Gordon MacIntyre-Kemp: As Scotland attracts so much EU spending, and exports far more per head than the UK as a whole, EU membership is far more important to us and our EU membership creates more, better paid and higher quality jobs for the people of Scotland.
Like many organisations in the third sector the Poverty Alliance has not adopted a formal position in relation to the EU referendum. This is consistent with the approach we took on the referendum on Scottish independence. We have a diverse membership, and our role in this case has been to ensure that we provide opportunities for our members to engage in the debate. We organised a seminar and debate on the EU and poverty on the 14th of June, where we had an excellent discussion on 'social Europe' and the the many social challenges that we face in Scotland and Europe. The seminar finished with a debate on the referendum, with both the official campaigns represented as well representatives from the European Movement in Scotland and the Scottish Campaign to Leave the EU.
Whilst the Poverty Alliance hasn't taken a position on the referendum, we have always been an organisation that has sought to engage at the European level, and to make connections with anti-poverty organisations across Europe. We are members of the European Anti-Poverty Network and are well aware of the impact that the EU can have on the lives of people living on low incomes. We are also aware that whilst many of the solutions to poverty can be delivered by governments at Westminster and Holyrood, some require coordination at the international level. It is for both sides of the EU referendum debate to state how their positions will help address poverty. At the heart of efforts to tackle poverty is the need to create more solidarity – between individuals, communities, and countries. Whatever the result of the EU referendum, the Poverty Alliance will continue to seek opportunities to build relationships with all those fighting poverty across Europe.
We have not taken a leave or remain position in the EU referendum.
The mainstream debate around the EU referendum has been unimaginative and full of fear. Compass' Good Europe project took the opportunity to have a more positive and creative discussion about the Europe we really want.
Our final report 'Building a Good Europe' draws on ideas discussed online and during a participatory event for around 100 people. It explores the questions:
• What is the purpose of the EU in the 21st century?
• What policies do we need for Europe to achieve its purpose?
• How do we make it happen?
Len McCluskey: It cannot be denied that the European Union has a great deal of work to do to convince its peoples that it is functioning in their interests.
The punishing treatment meted out to Greece when it needed assistance not austerity, the enduing indulgence of austerity even though this is eliminating eurozone growth, and the EU’s gross failure to address the urgent humanitarian crisis on its borders – these all illustrate the need for this union of nations to urgently rediscover its original mission of solidarity and shared prosperity.

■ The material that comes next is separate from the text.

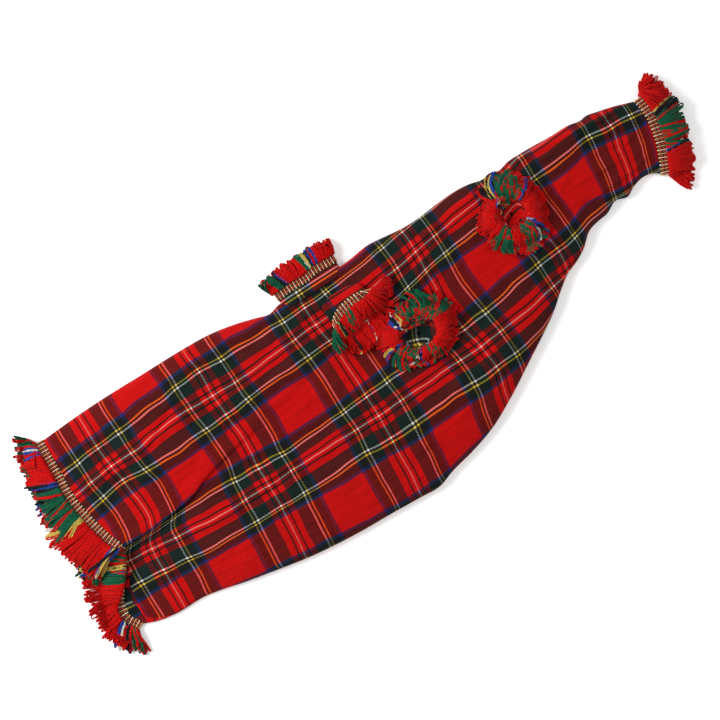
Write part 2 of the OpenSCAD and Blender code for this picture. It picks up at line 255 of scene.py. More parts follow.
# Ridges in the cloth, each a gentle roll along its line: from x, y to x, y, then height and width.
RIDGES = [
    (-310, 30, -180, 42, 1.5, 7), (-300, 66, -150, 72, 0.9, 9), (-170, 18, 30, 30, 1.2, 8),
    (-250, -62, -60, -66, 1.1, 10), (-60, -48, 150, -52, 1.0, 9), (-215, -98, 20, -112, 0.8, 12),
    (-60, 62, 80, 52, 1.0, 7), (60, 30, 200, 20, 1.2, 8), (90, 58, 215, 66, 1.3, 5),
    (120, -28, 300, -8, 1.1, 6), (215, 62, 330, 60, 1.4, 4.5), (230, 30, 345, 20, 0.9, 8),
    (20, -92, 170, -70, 0.9, 9), (235, 72, 300, 70, 0.8, 3), (295, 0, 350, 10, 1.2, 5),
    (-130, 84, -60, 76, 1.0, 6), (-20, 30, 20, -8, -0.8, 8), (90, 0, 140, -20, 0.9, 7),
    (-222, 32, -186, 54, -1.3, 2.6), (-300, 20, -255, 26, -1.0, 3), (-262, 52, -215, 47, 1.0, 4),
    (-175, -72, -110, -60, -0.9, 3.5), (-60, 6, -8, 16, -1.0, 3), (-70, 42, -34, 58, 1.2, 3.5),
    (72, 34, 112, 48, -1.1, 3), (104, 60, 150, 74, -1.0, 2.6), (150, 8, 186, -6, 1.0, 3.5),
    (228, 52, 300, 44, -1.1, 2.8), (250, -6, 335, 2, -1.2, 3), (300, 30, 356, 24, -1.1, 2.8),
    (318, 48, 362, 40, 1.1, 3), (322, 8, 352, 14, -1.0, 2.5), (238, 12, 262, 30, 0.9, 3),
    (-330, -88, -270, -84, 0.9, 5), (20, -60, 96, -76, -0.8, 3.5), (-20, -120, 60, -104, 0.8, 5),
    (-268, 22, -236, 8, -1.2, 2.0), (-284, 48, -262, 30, -1.3, 2.2), (-252, 6, -214, 16, 1.2, 2.4),
    (-198, -4, -166, 12, -1.1, 2.2), (-208, 62, -150, 58, 0.9, 3), (-120, 20, -70, 34, -0.9, 2.8),
    (-96, -20, -30, -14, 1.0, 3), (96, 20, 130, 30, 1.3, 2.4), (118, 46, 160, 40, -1.2, 2.4),
    (228, 66, 262, 56, -1.4, 2.2), (262, 66, 330, 64, 1.2, 2.2), (280, 20, 322, 14, 1.3, 2.2),
    (300, 54, 346, 58, -1.3, 2.0), (330, 26, 362, 34, 1.4, 2.2), (236, -12, 290, -2, 1.1, 2.4),
    (170, -40, 232, -24, -1.0, 3), (60, -92, 130, -62, -0.9, 3), (-300, -60, -240, -70, -0.8, 3.5),
]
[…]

It is undeniable, however, that for millions of UK workers and their families the EU is the best hope for their jobs and fundamental rights. Our communities clearly benefit from the investment and trade links that come with being part of the EU. And our working people are in increasing need of the employment rights that flow from membership. Rest assured that outside of the EU, left at the mercy of a Conservative government, these protections will be swept away. That probability is reason alone to campaign to remain in the EU.

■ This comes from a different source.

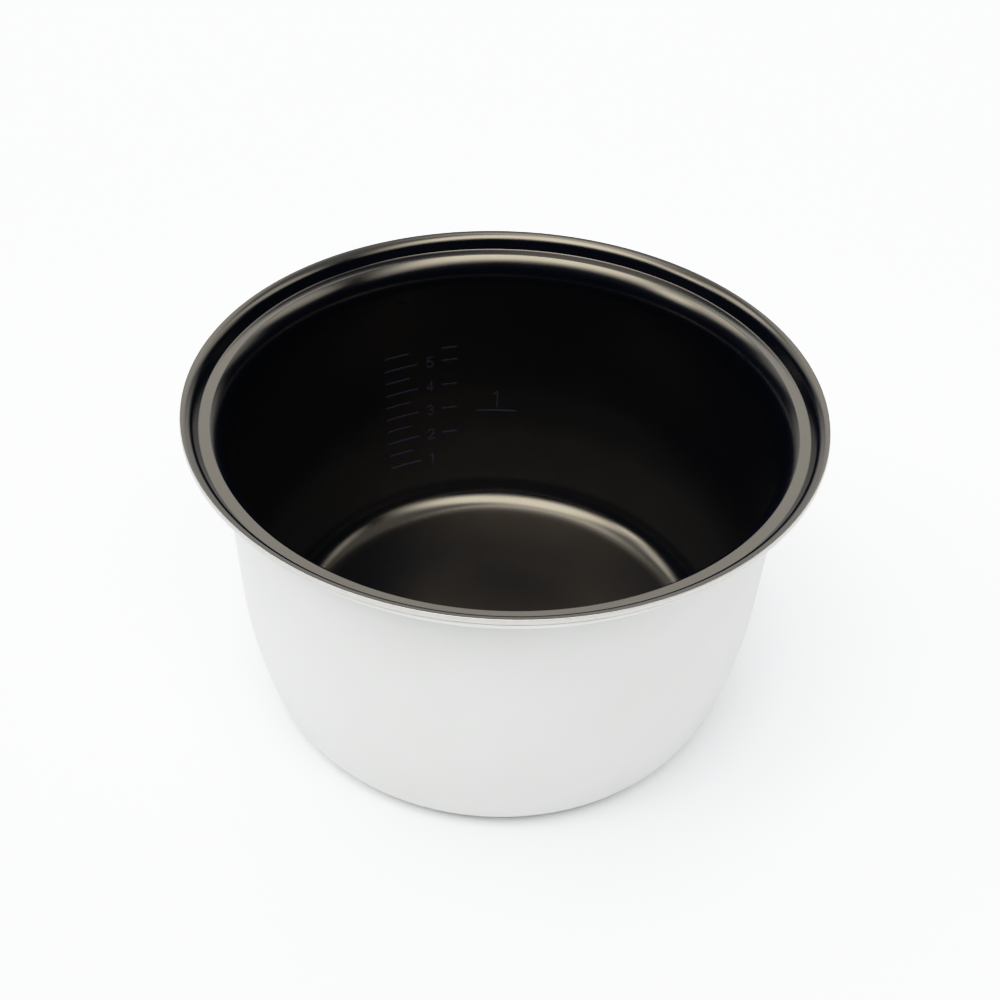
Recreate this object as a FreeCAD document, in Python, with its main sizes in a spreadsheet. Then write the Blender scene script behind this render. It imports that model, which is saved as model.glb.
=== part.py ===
"""Removable inner cooking pot of a small electric rice cooker.

The pot is one drawn aluminium sheet with a stepped rim, a non-stick coat inside, a satin coat
outside and a printed water scale. It is round about Z; z = 0 is the flat ring that it stands on.
The scale is on the +Y side, where a user who faces the pot from -Y reads it.
"""
import FreeCAD, Part
import math
import os

import Sketcher

V = FreeCAD.Vector

# Driving dimensions: millimetres and degrees.
SIZES = {
    # overall
    "rim_radius": 106.0,          # upper corner of the trimmed edge
    "pot_height": 124.0,          # standing ring to the upper corner of the edge
    "sheet_thickness": 2.0,
    "inner_coat": 0.15,
    "outer_coat": 0.15,
    # rim, from the edge inwards
    "lip_radius": 5.2,            # crown of the lip
    "lip_edge_slope": 12.0,       # slope of the lip where it is trimmed
    "step_slope": 64.0,           # slope of the step between lip and lid seat
    "seat_corner_radius": 0.8,
    "seat_depth": 5.75,           # lid seat below the edge
    "seat_inner_radius": 97.3,    # crease between seat and shoulder
    "shoulder_radius": 14.0,      # shoulder between seat and wall
    # wall and bottom, all on the inside of the sheet
    "wall_draft": 0.9,            # the wall leans out by this much
    "wall_foot_radius": 91.7,     # where the straight wall meets the belly
    "wall_foot_height": 54.0,
    "belly_radius": 190.0,
    "corner_radius": 13.0,        # bottom corner
    "ring_inner_radius": 60.0,    # inner edge of the standing ring
    "dish_height": 1.2,           # rise of the bottom's middle, to fit a crowned hot plate
    "coat_lower_edge": 1.5,       # the outer coat stops here, above the bare underside
    "cutter_margin": 1.0,         # how far the cutter of the bare underside reaches past the pot
    # printed scale
    "ink_thickness": 0.1,
    "line_width": 0.8,            # height of each printed line
    "first_line_height": 25.1,    # the one-cup line
    "half_cup_rise": 6.02,        # from each line to the next, half a cup up
    "half_line_length": 10.8,
    "whole_line_length": 14.4,
    "side_line_length": 6.4,
    "low_line_length": 16.8,
    "low_line_height": 46.5,
    "numeral_height": 4.6,
    "numeral_stroke": 0.7,
    "low_numeral_height": 8.0,
    "low_numeral_gap": 1.6,       # from the middle of the low line to the foot of its numeral
    "scale_left_angle": 32.5,     # left ends of the cup lines, from +Y towards -X
    "numeral_angle": 20.3,
    "side_line_angle": 15.1,
    "low_line_angle": 2.55,
}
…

The EU cannot be run as a superhighway for corporates without a thought to the wider social consequences. So Unite will be saying that this referendum campaign is also an opportunity for political leaders from all parties to heed the warning signs from the electorate; they want reform, they want a people’s EU.
We are fully aware that we face a difficult task – our members are in no mood to listen to David Cameron and a Conservative party that has systematically denounced decent trade union members as the ‘enemy within’.
But the rights, jobs, prosperity and security of our members come first, which is why this union will be urging our members to vote remain this June.
Scottish Trades Union Congress
Grahame Smith: In April, the STUC Congress in Dundee voted overwhelmingly in favour of the UK remaining a member of the EU because this aligns best with our economic and social justice objectives and is in the best interest of workers in Scotland and their families. Trade Unions recognise that the EU is not perfect and in recent years the actions of its member states, the UK included, have undermined the laudable ideals on which it was built. The pursuit of austerity and consequent corruption of democracy, combined with inadequate action in the face of globalisation and a discourse built on fear and greed, have undermined social Europe and time and again we have seen the EU place the interests of corporations ahead of the interests of workers and citizens. But with reformed structures, more transparent and inclusive decision making and progressive political leadership, including at member state level, the EU has the potential to make a significant impact on issues that require a collective response – like climate change, tax avoidance, banking reform, international development and the refugee crisis. On these issues action at an EU level is not just desirable but essential. So much more can be achieved through collective action by 28 member states than by the UK acting alone.
For some, Brexit is seen as a way to escape the EU’s neo-liberal proclivities and the negative impact of globalisation and to retain national sovereignty. In practice, the UK cannot and will not retreat behind its national borders and nor should it. Talk of regaining control of immigration upon exit plays to the fears of workers, many of whom are trapped in precarious work and are genuinely suffering in a labour market tarnished by globalisation and unbridled corporate power. There is little of substance in the argument that limiting migration through removing the fundamental right to freedom of movement will increase the security of Scottish workers, nor is there any evidence to support the claim that ’benefit tourism’ is a driver of migration or a drag on our public services. The bigger threat to workers remains the pursuit of lower labour market protections, further deregulation and the sort of ‘hire and fire’ culture so visible in US businesses, that stands in sharp contrast to the principles of collective bargaining, social dialogue and an appreciation of the positive role of trade unions that are still visible in many European nations.
In the 70s and 80s it was the EU and not Westminster that was responsible for enhancing workers’ rights, that drove regional policy and supported communities blighted by industrial decline, giving workers the chance of new jobs; and the EU could play this role again. It is possible to create a just Europe built on the principles of equality and social justice and the first step to a more just Europe is to vote remain on Thursday.